The difference is strategic:
CENTROlink: instant payments as part of a broader SEPA service bundle
EKS: instant payments positioned as a core infrastructure component
Direct Debits
A key differentiator:
CENTROlink: supports SEPA Direct Debit Core
EKS: primarily positioned around credit transfers and instant payments
For fintechs offering subscription billing or creditor-driven collections, this matters significantly.
3. Participation Model
CENTROlink
Supports multiple connection approaches:
direct participation
indirect participation
addressable BIC model
This flexibility suits fintechs at different maturity levels.
EKS
Latvijas Banka has actively opened EKS to direct participation by non-bank PSPs, allowing them to process euro payments without intermediary banks. ()
This creates:
shorter payment chains
fewer counterparties
potentially lower operational complexity
4. Pricing Comparison
Pricing is one of the most important decision factors for fintechs. While both systems publish detailed fee schedules only after onboarding discussions, public information and official announcements reveal key differences.
CENTROlink Pricing Signals
The Bank of Lithuania reduced CENTROlink operating fees by 50% in 2025.
After 1 million payments per month, each payment can cost about €0.003. ()
Earlier public references indicated approximate transaction levels such as:
around €0.01 per SCT or instant payment
higher fees for direct debit transactions
(actual pricing varies by participation model and volume). ()
Implication for fintechs:CENTROlink pricing strongly rewards scale.
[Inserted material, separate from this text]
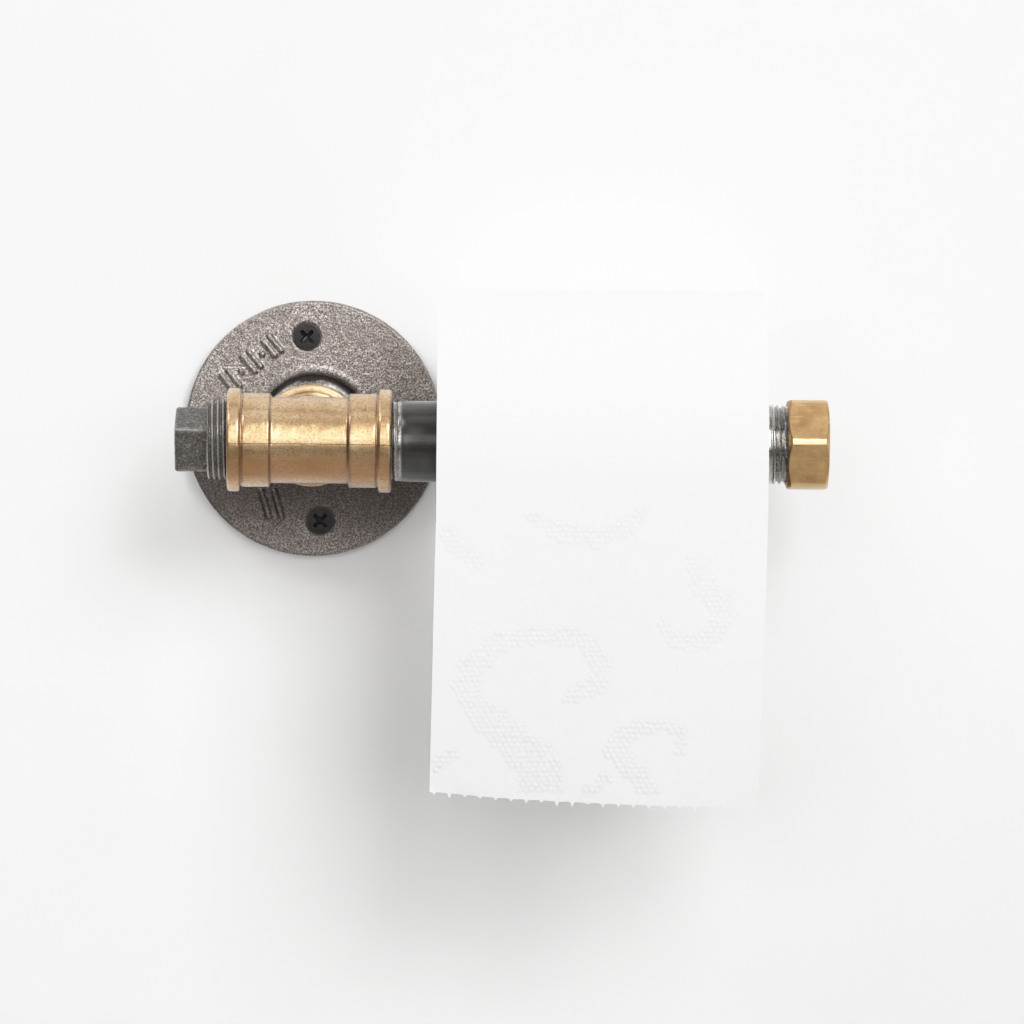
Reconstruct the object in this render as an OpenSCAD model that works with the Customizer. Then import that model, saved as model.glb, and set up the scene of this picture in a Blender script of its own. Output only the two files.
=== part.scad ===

High-volume payment platforms benefit from very low marginal transaction costs once thresholds are reached.
EKS Pricing Signals
Public industry summaries indicate approximate pricing components such as:
monthly participation fee (reported up to roughly €1500)
outgoing payment transaction fee around €0.006
incoming payments may carry no fee
These figures illustrate the system’s focus on predictable operational costs and low transaction pricing. ()
Implication for fintechs:EKS may offer simpler upfront cost predictability, especially for firms with moderate or stable transaction volumes.
Pricing Strategy Differences
CENTROlink
scale-driven economics
multi-scheme bundle (SCT, Inst, SDD)
optimized for pan-European fintech expansion
EKS
transparent per-transaction model
direct processing rail
potentially attractive for regional operators or firms prioritizing cost certainty
5. Integration and Technical Orientation
CENTROlink
Integration is oriented around scheme participation and operational governance, reflecting its role as a SEPA access platform.
This suits fintechs that want:
structured SEPA onboarding
centralized scheme management
regulatory clarity
EKS
EKS publishes detailed functional specifications for clearing and instant payments, emphasizing:
technical messaging flows
operational procedures
integration clarity
This approach appeals to fintechs building their own payment processing stack.
6. Ecosystem Services
Both systems are evolving beyond basic transfers.
CENTROlink supports innovation layers such as proxy-based payment addressing and integration with European instant payment infrastructures.
EKS includes services like:
proxy registry linking mobile numbers to accounts
instant verification functionality for payment validation
These services help fintechs improve user experience and fraud prevention.
7. Which System Fits Your Fintech?
Choose CENTROlink if you:
need full SEPA scheme coverage including direct debits
expect rapid cross-European scaling
want strong economies of scale in pricing
prefer a gateway-style infrastructure
Choose EKS if you:
prioritize direct execution via central bank rails
focus mainly on credit transfers and instant payments
want predictable operational costs
value engineering-focused integration documentation
Conclusion
Both CENTROlink and EKS demonstrate how European central banks are reshaping payment infrastructure access for fintechs.
CENTROlink emphasizes pan-European SEPA access and scalable pricing, while EKS focuses on direct payment execution and transparent cost structure.
For fintech leaders, infrastructure choice is not purely technical — it is strategic. The right system depends on your product roadmap, transaction volumes, scheme requirements, and expansion plans.
Selecting wisely can lower payment costs, accelerate time to market, and strengthen your competitive advantage in the European digital payments landscape.